Malgré la complexité du tableau et un certain désordre de la composition, avec ses diagonales croisées, on peut admirer les jeux des regards, la fonction du clair-obscur, et le drapé des vêtements. Les gestes s’enchaînent et montre que la charité est active.
• Dans le déambulatoire de l’église Sainte-Élisabeth-de-Hongrie, à Paris [3e, NDLR], Jean-Louis Bézard a peint la fresque allégorique Les Sept oeuvres de Miséricorde. Le peintre s’est rendu célèbre en divers lieux. Il a travaillé dans six églises parisiennes, mais aussi à Toulouse (Le martyre de Saint-Saturnin) et à Agen où il a peint les décors de la cathédrale Saint-Caprais.

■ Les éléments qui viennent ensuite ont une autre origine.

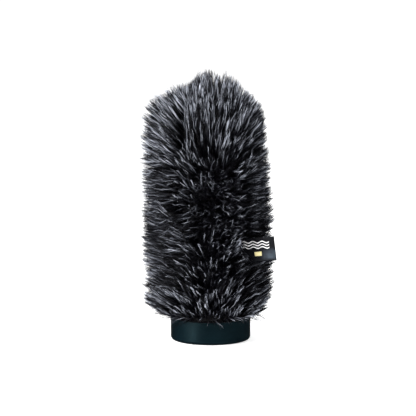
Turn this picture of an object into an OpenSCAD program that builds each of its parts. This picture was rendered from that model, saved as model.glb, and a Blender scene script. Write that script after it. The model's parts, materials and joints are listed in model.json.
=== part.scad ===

En regardant Les Sept oeuvres de Miséricorde, l’oeil est tout de suite attiré par une composition en triangle, avec en bas sur une sorte de plateau, le personnage d’une femme en pleine lumière revêtant un enfant. À la pointe du triangle, on voit la Vierge à l’Enfant. De chaque côté de cette composition, on trouve les sept oeuvres de miséricorde. À droite : visiter les prisonniers ; donner à manger et à boire. À gauche : visiter les malades et accueillir l’étranger. Jean-Louis Bézard, a lui aussi, ajouté l’oeuvre de miséricorde « ensevelir les morts ».
Le tableau présente des personnages en mouvement, hommes et femmes, de toutes générations, tournés les uns vers les autres dans une attitude de compassion. Une femme avec son enfant dans les bras tourne son regard vers la Vierge. Il se dégage de cette oeuvre très colorée beaucoup d’humanité.